**Data lines:**
* * * *

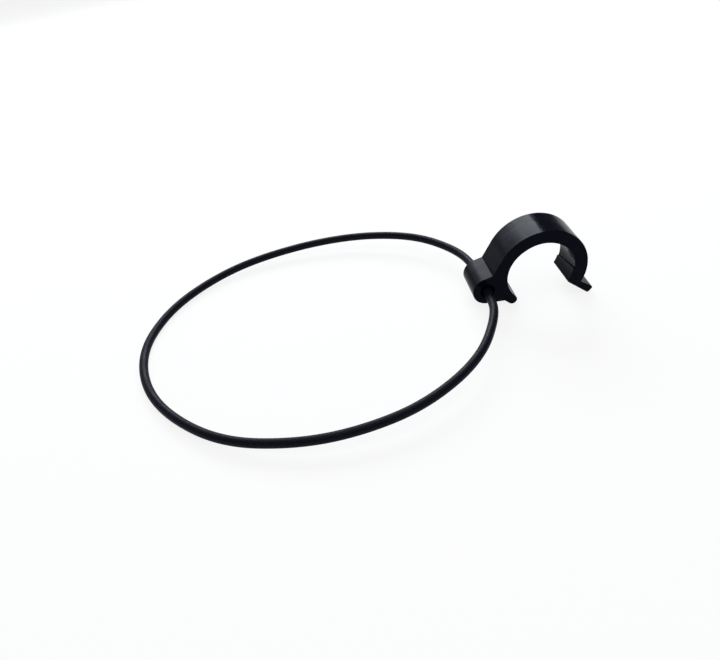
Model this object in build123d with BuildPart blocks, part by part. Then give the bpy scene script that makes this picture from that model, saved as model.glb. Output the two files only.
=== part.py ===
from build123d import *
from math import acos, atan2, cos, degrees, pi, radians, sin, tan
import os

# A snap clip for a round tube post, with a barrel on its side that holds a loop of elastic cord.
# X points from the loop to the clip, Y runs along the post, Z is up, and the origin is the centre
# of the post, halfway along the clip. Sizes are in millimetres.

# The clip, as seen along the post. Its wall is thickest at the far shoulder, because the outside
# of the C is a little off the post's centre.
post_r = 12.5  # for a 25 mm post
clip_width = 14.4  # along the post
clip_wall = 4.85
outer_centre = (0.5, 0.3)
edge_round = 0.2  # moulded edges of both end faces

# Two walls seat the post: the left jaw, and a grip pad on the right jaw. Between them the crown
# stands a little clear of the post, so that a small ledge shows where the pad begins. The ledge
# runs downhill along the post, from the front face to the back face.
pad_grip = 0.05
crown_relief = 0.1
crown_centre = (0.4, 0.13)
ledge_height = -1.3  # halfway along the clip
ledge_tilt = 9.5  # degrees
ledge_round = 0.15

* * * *

Write the whole listing out again. Keep every line exactly as it is.

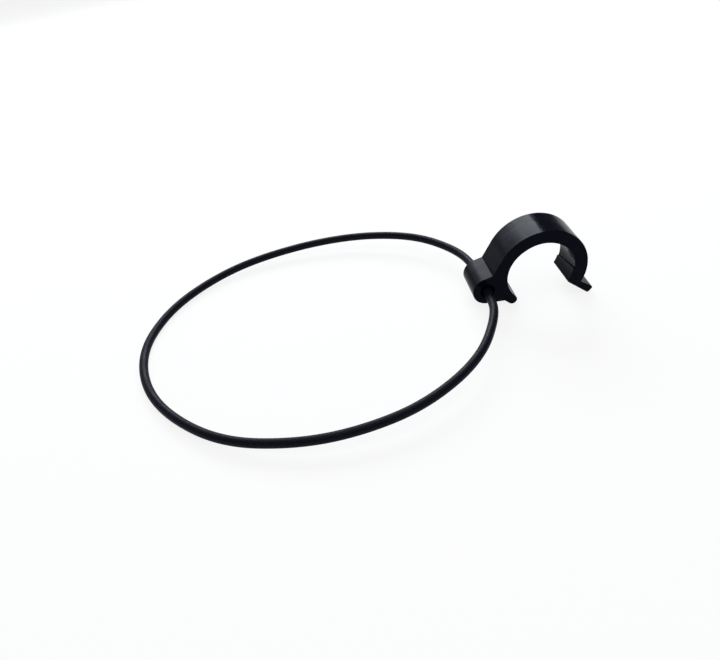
Model this object in build123d with BuildPart blocks, part by part. Then give the bpy scene script that makes this picture from that model, saved as model.glb. Output the two files only.
=== part.py ===
from build123d import *
from math import acos, atan2, cos, degrees, pi, radians, sin, tan
import os

# A snap clip for a round tube post, with a barrel on its side that holds a loop of elastic cord.
# X points from the loop to the clip, Y runs along the post, Z is up, and the origin is the centre
# of the post, halfway along the clip. Sizes are in millimetres.

# The clip, as seen along the post. Its wall is thickest at the far shoulder, because the outside
# of the C is a little off the post's centre.
post_r = 12.5  # for a 25 mm post
clip_width = 14.4  # along the post
clip_wall = 4.85
outer_centre = (0.5, 0.3)
edge_round = 0.2  # moulded edges of both end faces

# Two walls seat the post: the left jaw, and a grip pad on the right jaw. Between them the crown
# stands a little clear of the post, so that a small ledge shows where the pad begins. The ledge
# runs downhill along the post, from the front face to the back face.
pad_grip = 0.05
crown_relief = 0.1
crown_centre = (0.4, 0.13)
ledge_height = -1.3  # halfway along the clip
ledge_tilt = 9.5  # degrees
ledge_round = 0.15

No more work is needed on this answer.